In a new working group at the meeting, industry representatives defended the practice of retained-asset accounts. Todd Katz, executive vice president for MetLife Inc.'s U.S. business, said he welcomed the chance to clear up the "sensationalized, inaccurate and misleading media reports" on the "common industry practice." Katz argued that the accounts are "well-regulated" and alleviate pressure on life insurance recipients. "It allows beneficiaries time," he said.

As for the interest the accounts pay, he said it's significantly higher than other liquid, interest-bearing accounts and charges no regular fees.

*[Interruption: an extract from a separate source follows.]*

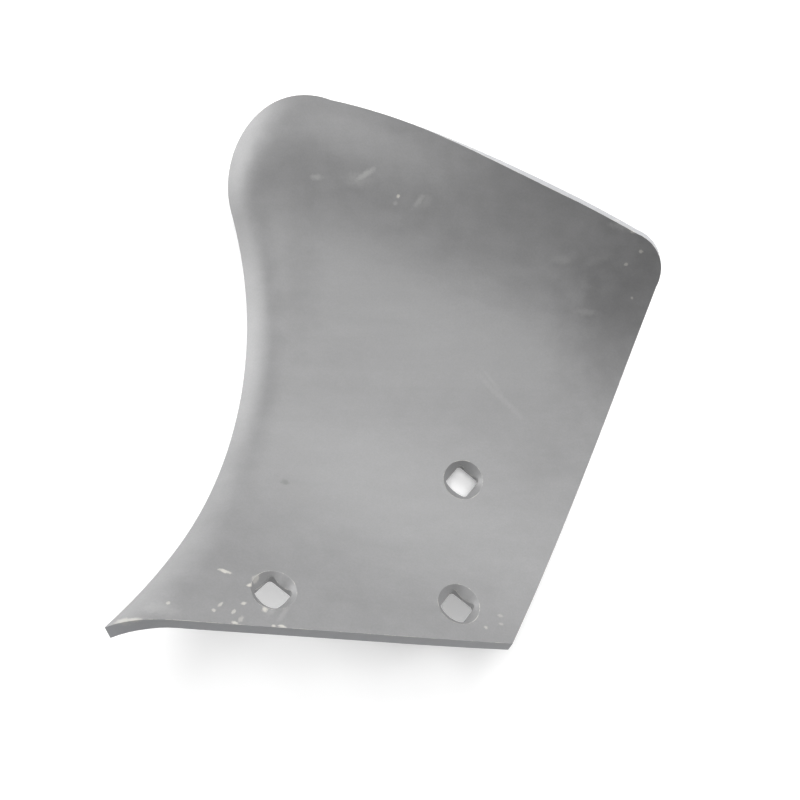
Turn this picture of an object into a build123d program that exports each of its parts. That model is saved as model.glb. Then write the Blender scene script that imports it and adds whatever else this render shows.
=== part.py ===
from build123d import *
from math import acos, atan2, cos, hypot, pi, radians, sin, tan
import os

os.makedirs("parts", exist_ok=True)

# Right-hand skimmer mouldboard: one steel plate, cut out flat, pressed and drilled.
# Sizes in mm, angles in degrees. Blank positions are (x, s) on the working face, from the
# lower front corner: x along the bend lines, minus towards the wing, and s up across them.

# sheet, and the curl it is pressed to, which is tighter from top_start up
sheet = 6.0
curl_radius = 190.0
curl_start = -12.0
top_radius = 130.0
top_start = 165.0

# share edge: straight, from the wing tip up to the lower front corner
share_slope = 22.5
share_length = 191.0

# shin edge and top edge, both slightly bowed out, with a round corner between them
shin_lean = 8.5
shin_bow = 9.0
top_height = 248.0
top_bow = 6.0
front_corner_radius = 23.0

# wing edge: a hollow arc up from the tip, then a round nose into the top edge
wing_hollow_radius = 285.0
wing_nose_radius = 46.0
wing_width = 245.5

# lip along the wing edge, pressed back from the working face, and its run-out along the top
lip_width = 21.5
lip_drop = 9.0
flare_width = 36.0
flare_drop = 11.0
flare_length = 135.0

# bolt holes: countersunk for a flat head over a punched square with rounded corners
head_diameter = 22.0
head_angle = 90.0
neck_square = 14.0
neck_corner = 2.0
neck_turn = 27.0
share_holes_up = 20.5
front_hole_in = 25.0
hole_pitch = 93.5
upper_hole_up = 92.0
upper_hole_in = 15.5

# how far the plate rolls and cants to lie on its curved back
rest_roll = 41.7
rest_cant = 2.0

slope = radians(share_slope)


def share_point(inwards, upwards):
    """Blank point measured along the share edge from the front corner, and square to it."""
    x = -inwards * cos(slope) - upwards * sin(slope)
    return x, -inwards * sin(slope) + upwards * cos(slope)


def on_circle(centre, radius, angle):
    return centre[0] + radius * cos(angle), centre[1] + radius * sin(angle)


def heading(start, end):
    return atan2(end[1] - start[1], end[0] - start[0]) % (2 * pi)


def distance(start, end):
    return hypot(end[0] - start[0], end[1] - start[1])


# the nose touches the top edge and the far side of the wing; the hollow's centre lies outside
# the wing, where its arc starts at the tip and runs smoothly into the nose
tip = share_point(share_length, 0)
nose = (wing_nose_radius - wing_width, top_height - wing_nose_radius)
chord = distance(tip, nose)
reach = wing_hollow_radius + wing_nose_radius
swing = (chord**2 + wing_hollow_radius**2 - reach**2) / (2 * chord * wing_hollow_radius)
hollow = on_circle(tip, wing_hollow_radius, heading(tip, nose) + acos(swing))
join = heading(nose, hollow)


def depth_inside(x, s):
    """Distance in from the wing and top edges, and how far round the nose, 0 to 1, it lies."""
    angle = heading(nose, (x, s))
    if x > nose[0] and s > nose[1]:
        return top_height - s, 1.0
    if pi / 2 <= angle <= join:
        return wing_nose_radius - distance(nose, (x, s)), (join - angle) / (join - pi / 2)
    return distance(hollow, (x, s)) - wing_hollow_radius, 0.0


def lip(x, s):
    """How far the lip is pressed back from the curled sheet."""
    inside, turn = depth_inside(x, s)
    width = lip_width + (flare_width - lip_width) * turn
    drop = lip_drop + (flare_drop - lip_drop) * turn
    run = min(max(x - nose[0], 0) / flare_length, 1) if turn == 1 else 0
    return drop * (1 - run * run * (3 - 2 * run)) * max(1 - inside / width, 0) ** 2


def curled(s):
    """Angle the sheet has turned through at s: none when flat, then round two radii."""
    wide = min(max(s - curl_start, 0), top_start - curl_start) / curl_radius
    return wide + max(s - top_start, 0) / top_radius


def normal(s):
    return Vector(0, -sin(curled(s)), cos(curled(s)))


def pressed(x, s):
    """The blank point (x, s) after pressing: flat, then round the curl's two radii."""
    turned, wide = curled(s), curled(min(s, top_start))
    y = min(s, curl_start) + curl_radius * sin(wide) + top_radius * (sin(turned) - sin(wide))
    z = curl_radius * (1 - cos(wide)) + top_radius * (cos(wide) - cos(turned))
    return Vector(x, y, z) - normal(s) * lip(x, s)


# working face, lofted through rows of the pressed sheet and larger than the blank all round
margin = 8.0
columns, rows = 24, 24


def wing_edge(s):
    if s > nose[1]:
        return -wing_width
    centre, radius, side = (hollow, wing_hollow_radius, 1)
    if s > nose[1] + wing_nose_radius * sin(join):
        centre, radius, side = (nose, wing_nose_radius, -1)
    return centre[0] + side * (radius**2 - (s - centre[1]) ** 2) ** 0.5


across = [i / columns for i in range(columns + 1)]
low, high = tip[1] - margin, top_height + top_bow + margin
sections = []
for j in range(rows + 1):
    s = low + (high - low) * j / rows
    start, end = wing_edge(s) - margin, shin_bow + margin
    row = [pressed(start + (end - start) * t, s) for t in across]
    sections.append(Wire([Edge.make_spline(row, parameters=across)]))
working_face = Shell.make_loft(sections).faces()[0]

# outline of the blank, in runs from the tip round by the front corner
corner = (shin_lean - front_corner_radius, top_height - front_corner_radius)
steps = [k / 10 for k in range(11)]


def bowed(start, end, bow, sideways):
    """Points from start to end, bowed out along x or along s."""
    points = []
    for t in steps:
        x = start[0] + (end[0] - start[0]) * t
        s = start[1] + (end[1] - start[1]) * t
        out = 4 * bow * t * (1 - t)
        points.append((x + out, s) if sideways else (x, s + out))
    return points


def arc(centre, radius, first, last):
    """Points on a circle from one heading to the other, the short way round."""
    swept = (last - first + pi) % (2 * pi) - pi
    return [on_circle(centre, radius, first + swept * t) for t in steps]


outline = [
    bowed(tip, (0, 0), 0, False),
    bowed((0, 0), (shin_lean, corner[1]), shin_bow, True),
    arc(corner, front_corner_radius, 0, pi / 2),
    bowed((corner[0], top_height), (nose[0], top_height), top_bow, False),
    arc(nose, wing_nose_radius, pi / 2, join),
    arc(hollow, wing_hollow_radius, heading(hollow, nose), heading(hollow, tip)),
]

# the pressed outline, seen square to the middle of the curl, trims the face; the trimmed face
# is then given its thickness, so that every edge stays square to the sheet
facing = Plane((0, 0, 0), x_dir=(1, 0, 0), z_dir=normal((curl_start + top_height) / 2))
edges = []
for run in outline:
    seen = [facing.to_local_coords(pressed(*point)) for point in run]
    edges.append(Spline(*[facing.from_local_coords(Vector(p.X, p.Y, 0)) for p in seen]))
trimmer = extrude(make_face(edges), amount=2 * curl_radius, both=True)
plate = Solid.thicken((working_face & trimmer).faces()[0], -sheet)

# bolt holes, each sunk square to the working face where it sits
radius = head_diameter / 2
taper = tan(radians(head_angle / 2))
sink = (radius - neck_square / 2) / taper
clear = 1.0
profile = [(0, clear), (radius + clear * taper, clear), (neck_square / 2, -sink), (0, -sink)]
countersink = revolve(Plane.XZ * make_face(Polyline(*profile, close=True)), Axis.Z)
square = Rot(0, 0, 45 + neck_turn) * RectangleRounded(neck_square, neck_square, neck_corner)
hole = countersink + extrude(square, amount=2 * sheet, both=True)
places = [
    (front_hole_in, share_holes_up),
    (front_hole_in + hole_pitch, share_holes_up),
    (upper_hole_in, upper_hole_up),
]
for inwards, upwards in places:
    x, s = share_point(inwards, upwards)
    plate -= Plane(pressed(x, s), x_dir=(1, 0, 0), z_dir=normal(s)) * hole

# laid down on its back, with the middle of its bounding box over the origin
plate = Rot(0, rest_cant, 0) * Rot(-rest_roll, 0, 0) * plate
points, triangles = plate.tessellate(0.02)
xs, ys, zs = zip(*points)
plate = Pos(-(min(xs) + max(xs)) / 2, -(min(ys) + max(ys)) / 2, -min(zs)) * plate
export_step(plate, "parts/mouldboard.step")
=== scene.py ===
import bmesh
import bpy
from mathutils import Matrix, Vector


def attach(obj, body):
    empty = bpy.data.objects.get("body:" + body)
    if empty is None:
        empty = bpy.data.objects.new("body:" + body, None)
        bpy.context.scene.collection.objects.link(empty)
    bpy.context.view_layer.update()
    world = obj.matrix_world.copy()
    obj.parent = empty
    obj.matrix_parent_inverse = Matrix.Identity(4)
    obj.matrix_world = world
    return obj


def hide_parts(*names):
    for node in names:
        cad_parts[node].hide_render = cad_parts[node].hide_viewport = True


# Right-hand skimmer mouldboard in satin grey paint, chipped at its edges, lying on its
# curved back on a pale floor. Metres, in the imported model's frame.

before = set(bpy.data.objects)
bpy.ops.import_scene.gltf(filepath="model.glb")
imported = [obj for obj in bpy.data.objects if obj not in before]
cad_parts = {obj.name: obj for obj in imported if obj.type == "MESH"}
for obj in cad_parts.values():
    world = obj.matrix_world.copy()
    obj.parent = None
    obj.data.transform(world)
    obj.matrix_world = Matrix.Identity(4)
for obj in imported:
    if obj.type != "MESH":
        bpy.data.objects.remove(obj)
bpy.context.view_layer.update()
scene = bpy.context.scene

# plate mesh: points closer than WELD are joined, edges turning by more than CORNER_ANGLE
# (radians) are rounded, and a patch between such edges is a cut side when its area in square
# metres lies in SIDE_AREA, so it is neither a face of the sheet nor the wall of a hole
WELD = 0.0002
CORNER_ANGLE = 0.6
EDGE_ROUND = 0.0007
SIDE_AREA = (0.0006, 0.01)

# colours of the paint, of its cut sides (a slightly bluish paint, made lighter as painted light where no
# lamp reaches them), of rubbed and chipped places and of dirt
PAINT = (0.215, 0.215, 0.217)
SIDE_PAINT_AND_LIGHT = (0.36, 0.365, 0.38, 1)
RUBBED = (0.42, 0.42, 0.41, 1)
BARE = (0.48, 0.465, 0.43, 1)
DIRT = (0.08, 0.08, 0.08, 1)
ROUGHNESS = (0.39, 0.45)
BUMP_DEPTH = 0.0003
FLOOR_GREY = 0.9
FLOOR_GLOW = 0.2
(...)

He also pointed out that financial information on these accounts has been publicly available. "Nothing here is secret," he said.

And answering critics who point out the accounts are not FDIC insured, Bernard Winograd, chief operating officer for Prudential Financial Inc.'s U.S. business, said that "is made clear in disclosures." He pointed out his company's beneficiaries with these accounts receive higher interest rates than bank customers using money market accounts.

Some critics have expressed worry that the lack of FDIC backing may mean these accounts could be drained in the event of a company failure, but Peter G. Gallanis, president of the National Organization of Life and Health Insurance Guaranty Associations, said that state guaranty funds have backed up such accounts and would in the future.

Gallanis also pointed out that the NAIC has already examined these accounts. In 1995, the organization released a model bulletin on the handling of the accounts, which it suggested could be open to abuse.

"My own intuition was that I would take a lump sum," said Commissioner Joel Ario of Pennsylvania. He had said he was initially considering encouraging his state to require a lump-sum defaul. But he had his staff examine the issue, and they changed his mind, he said. "They think the RAA is a better default … so I'm comfortable moving in exactly that direction."

Retained-asset accounts can be the best option for people dealing with "what might be the largest financial decision of their lives at the most stressful period in their lives," said Paul Graham, chief actuary with the American Council of Life Insurers. "And it gives them the benefit of time. They can use a check immediately, if they so choose. … They can wait as long as they need until they feel comfortable to make that decision."